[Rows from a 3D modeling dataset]
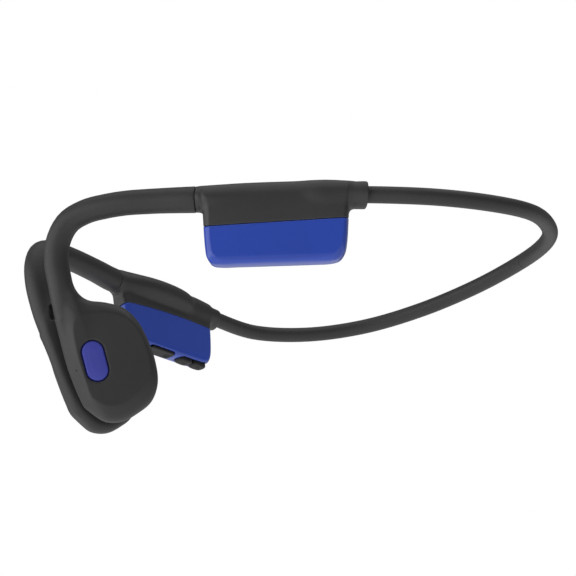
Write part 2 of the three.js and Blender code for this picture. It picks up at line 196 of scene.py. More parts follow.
def spline(points, count, closed=False):
    """Centripetal Catmull-Rom curve through points, as count + 1 evenly spaced points."""
    p = np.array(points, float)
    n = len(p)
    if closed:
        p = np.vstack([p[-1], p, p[0], p[1]])
        spans = n
    else:
        p = np.vstack([2 * p[0] - p[1], p, 2 * p[-1] - p[-2]])
        spans = n - 1
    out = []
    for i in range(spans):
        a, b, c, d = p[i : i + 4]
        ta = max(np.sqrt(np.linalg.norm(b - a)), 1e-4)
        tb = max(np.sqrt(np.linalg.norm(c - b)), 1e-4)
        tc = max(np.sqrt(np.linalg.norm(d - c)), 1e-4)
        m1 = ((b - a) / ta - (c - a) / (ta + tb) + (c - b) / tb) * tb
        m2 = ((c - b) / tb - (d - b) / (tb + tc) + (d - c) / tc) * tb
        t = np.linspace(0, 1, 33)[:, None]
        cubic = (2 * t**3 - 3 * t**2 + 1) * b + (t**3 - 2 * t**2 + t) * m1
        cubic += (-2 * t**3 + 3 * t**2) * c + (t**3 - t**2) * m2
        out.append(cubic if i == spans - 1 else cubic[:-1])
    dense = np.vstack(out)
    length = np.concatenate([[0], np.cumsum(np.linalg.norm(np.diff(dense, axis=0), axis=1))])
    even = np.linspace(0, length[-1], count + 1)
    return np.stack([np.interp(even, length, dense[:, i]) for i in range(dense.shape[1])], 1)


def tube(p, points, radii):
    """Distance to a round tube along a line of points, with a radius at each point."""
    best = np.full(len(p), 1e9, np.float32)
    for a, b, ra, rb in zip(points[:-1], points[1:], radii[:-1], radii[1:]):
        e = b - a
        t = np.clip((p - a) @ e / (e @ e), 0, 1)
        d = np.linalg.norm(p - a - t[:, None] * e, axis=1) - (ra + (rb - ra) * t)
        best = np.minimum(best, d)
    return best


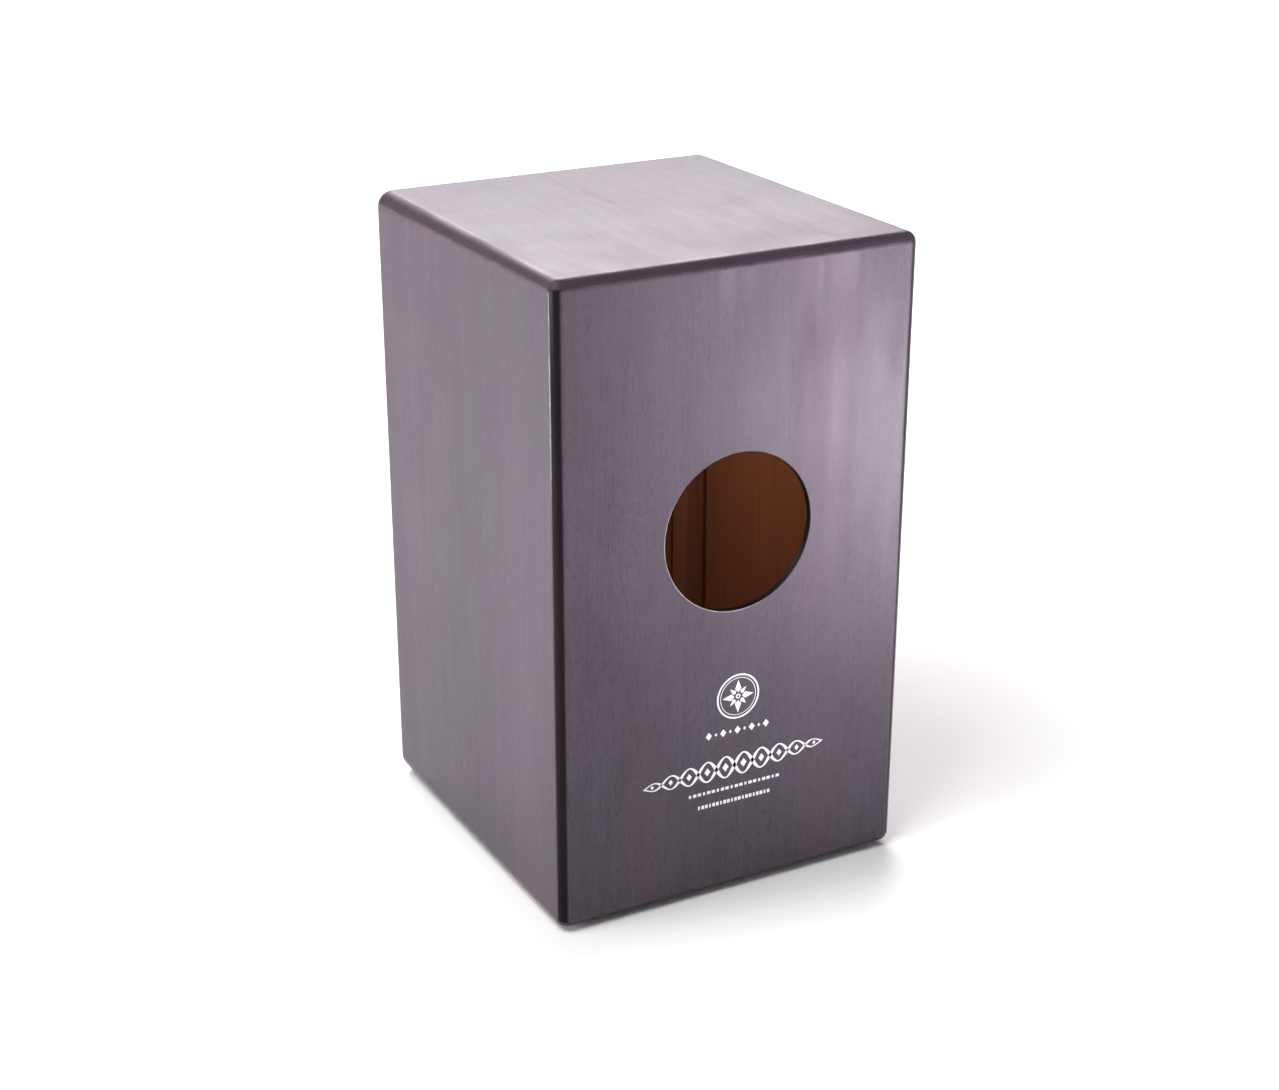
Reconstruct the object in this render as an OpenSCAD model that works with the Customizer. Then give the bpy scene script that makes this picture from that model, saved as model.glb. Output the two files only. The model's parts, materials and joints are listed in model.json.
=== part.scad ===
// Full-size cajon with string snares, tuned from below with a hex key.
// Frame: X to the right as seen from the tapa side, +Y out of the back, Z up, floor at z = 0.
// Left means -X and right means +X.

/* [Body] */
// Width of the body
body_w = 285; // [260:1:310]
// Depth of the body, tapa to back panel
body_d = 302; // [280:1:320]
// Height of the wooden body, without the feet
body_h = 480; // [460:1:500]
// Thickness of the side panels
side_t = 10; // [9:0.5:12]
// Thickness of the seat and base panels
cap_t = 12; // [12:0.5:15]
// Thickness of the back panel
back_t = 5; // [4:0.5:6]
// Thickness of the tapa
tapa_t = 3; // [3:0.25:4]
// Radius of the edges round the tapa
front_r = 13; // [10:0.5:15]
// Radius of the edges round the back panel
rear_r = 8.5; // [6:0.5:10]

/* [Sound hole] */
// Diameter of the sound hole
hole_d = 117.5; // [100:0.5:125]
// Height of the hole's centre above the bottom of the body
hole_h = 283; // [260:1:300]
// Radius of the softened outer rim
rim_r = 0.8; // [0.4:0.1:1.5]

/* [Inner frame] */
// Width of the front battens, across the tapa
batten_w = 18; // [16:1:20]
// Depth of the front battens, behind the tapa
batten_d = 24; // [22:1:26]
// Side of the square glue strips behind the back panel
strip_t = 10; // [8:1:12]

/* [Snare] */
// Distance of each tuner from the middle
tuner_x = 45; // [42:1:55]
// Half the distance between a pair's two strings at the tuner
pair_low = 9; // [9:0.5:10]
// Half the distance between a pair's two strings at the anchor
pair_high = 18; // [12:1:20]
// Diameter of a string
string_d = 1.0; // [0.8:0.1:1.1]
// Side of the square bridge rails
bridge_t = 12; // [10:1:12]
// Height of the lower bridge's middle above the bottom of the body
low_bridge_h = 87; // [84:1:95]
// Height of the upper bridge's middle above the bottom of the body
high_bridge_h = 415; // [405:1:418]

/* [Tuners] */
// Thread diameter of the tuner screws
thread_d = 6; // [6:0.5:6.5]
// Head diameter of the tuner screws
head_d = 10; // [9.5:0.1:10]
// Hex key size, across the flats
key_af = 5; // [4:0.5:5]
// Height of a carrier's underside above the base panel
carrier_h = 25; // [20:1:28]

/* [Feet] */
// Diameter of a foot
foot_d = 26; // [22:1:30]
// Gap between the floor and the body
floor_gap = 3; // [3:0.5:5]
// Depth of a foot's pocket in the base panel
pocket_d = 4; // [3:0.5:5]
// Distance of a foot's centre from the edges of the body
foot_inset = 32; // [28:1:40]

/* [Tapa screws] */
// Screws along each side
side_screws = 6; // [4:1:8]
// Screws along the top and the bottom
row_screws = 5; // [3:2:5]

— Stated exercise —
Write out every entry word for word.

— Right answer —
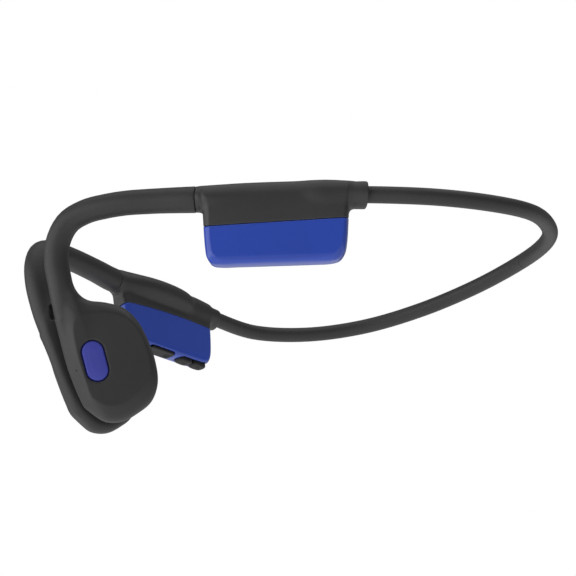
Write part 2 of the three.js and Blender code for this picture. It picks up at line 196 of scene.py. More parts follow.
def spline(points, count, closed=False):
    """Centripetal Catmull-Rom curve through points, as count + 1 evenly spaced points."""
    p = np.array(points, float)
    n = len(p)
    if closed:
        p = np.vstack([p[-1], p, p[0], p[1]])
        spans = n
    else:
        p = np.vstack([2 * p[0] - p[1], p, 2 * p[-1] - p[-2]])
        spans = n - 1
    out = []
    for i in range(spans):
        a, b, c, d = p[i : i + 4]
        ta = max(np.sqrt(np.linalg.norm(b - a)), 1e-4)
        tb = max(np.sqrt(np.linalg.norm(c - b)), 1e-4)
        tc = max(np.sqrt(np.linalg.norm(d - c)), 1e-4)
        m1 = ((b - a) / ta - (c - a) / (ta + tb) + (c - b) / tb) * tb
        m2 = ((c - b) / tb - (d - b) / (tb + tc) + (d - c) / tc) * tb
        t = np.linspace(0, 1, 33)[:, None]
        cubic = (2 * t**3 - 3 * t**2 + 1) * b + (t**3 - 2 * t**2 + t) * m1
        cubic += (-2 * t**3 + 3 * t**2) * c + (t**3 - t**2) * m2
        out.append(cubic if i == spans - 1 else cubic[:-1])
    dense = np.vstack(out)
    length = np.concatenate([[0], np.cumsum(np.linalg.norm(np.diff(dense, axis=0), axis=1))])
    even = np.linspace(0, length[-1], count + 1)
    return np.stack([np.interp(even, length, dense[:, i]) for i in range(dense.shape[1])], 1)


def tube(p, points, radii):
    """Distance to a round tube along a line of points, with a radius at each point."""
    best = np.full(len(p), 1e9, np.float32)
    for a, b, ra, rb in zip(points[:-1], points[1:], radii[:-1], radii[1:]):
        e = b - a
        t = np.clip((p - a) @ e / (e @ e), 0, 1)
        d = np.linalg.norm(p - a - t[:, None] * e, axis=1) - (ra + (rb - ra) * t)
        best = np.minimum(best, d)
    return best


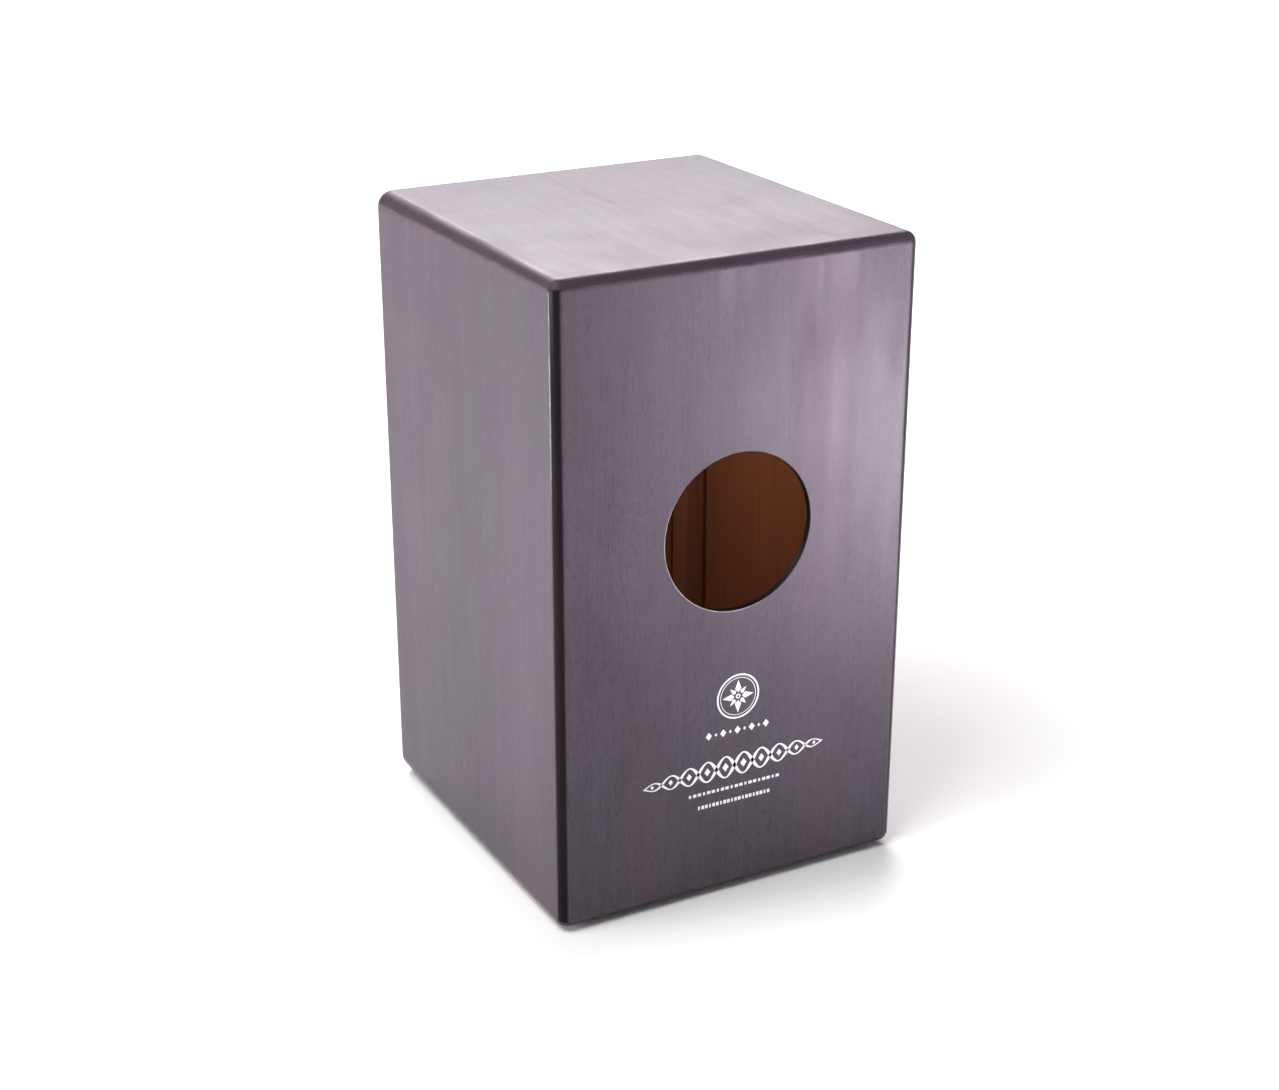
Reconstruct the object in this render as an OpenSCAD model that works with the Customizer. Then give the bpy scene script that makes this picture from that model, saved as model.glb. Output the two files only. The model's parts, materials and joints are listed in model.json.
=== part.scad ===
// Full-size cajon with string snares, tuned from below with a hex key.
// Frame: X to the right as seen from the tapa side, +Y out of the back, Z up, floor at z = 0.
// Left means -X and right means +X.

/* [Body] */
// Width of the body
body_w = 285; // [260:1:310]
// Depth of the body, tapa to back panel
body_d = 302; // [280:1:320]
// Height of the wooden body, without the feet
body_h = 480; // [460:1:500]
// Thickness of the side panels
side_t = 10; // [9:0.5:12]
// Thickness of the seat and base panels
cap_t = 12; // [12:0.5:15]
// Thickness of the back panel
back_t = 5; // [4:0.5:6]
// Thickness of the tapa
tapa_t = 3; // [3:0.25:4]
// Radius of the edges round the tapa
front_r = 13; // [10:0.5:15]
// Radius of the edges round the back panel
rear_r = 8.5; // [6:0.5:10]

/* [Sound hole] */
// Diameter of the sound hole
hole_d = 117.5; // [100:0.5:125]
// Height of the hole's centre above the bottom of the body
hole_h = 283; // [260:1:300]
// Radius of the softened outer rim
rim_r = 0.8; // [0.4:0.1:1.5]

/* [Inner frame] */
// Width of the front battens, across the tapa
batten_w = 18; // [16:1:20]
// Depth of the front battens, behind the tapa
batten_d = 24; // [22:1:26]
// Side of the square glue strips behind the back panel
strip_t = 10; // [8:1:12]

/* [Snare] */
// Distance of each tuner from the middle
tuner_x = 45; // [42:1:55]
// Half the distance between a pair's two strings at the tuner
pair_low = 9; // [9:0.5:10]
// Half the distance between a pair's two strings at the anchor
pair_high = 18; // [12:1:20]
// Diameter of a string
string_d = 1.0; // [0.8:0.1:1.1]
// Side of the square bridge rails
bridge_t = 12; // [10:1:12]
// Height of the lower bridge's middle above the bottom of the body
low_bridge_h = 87; // [84:1:95]
// Height of the upper bridge's middle above the bottom of the body
high_bridge_h = 415; // [405:1:418]

/* [Tuners] */
// Thread diameter of the tuner screws
thread_d = 6; // [6:0.5:6.5]
// Head diameter of the tuner screws
head_d = 10; // [9.5:0.1:10]
// Hex key size, across the flats
key_af = 5; // [4:0.5:5]
// Height of a carrier's underside above the base panel
carrier_h = 25; // [20:1:28]

/* [Feet] */
// Diameter of a foot
foot_d = 26; // [22:1:30]
// Gap between the floor and the body
floor_gap = 3; // [3:0.5:5]
// Depth of a foot's pocket in the base panel
pocket_d = 4; // [3:0.5:5]
// Distance of a foot's centre from the edges of the body
foot_inset = 32; // [28:1:40]

/* [Tapa screws] */
// Screws along each side
side_screws = 6; // [4:1:8]
// Screws along the top and the bottom
row_screws = 5; // [3:2:5]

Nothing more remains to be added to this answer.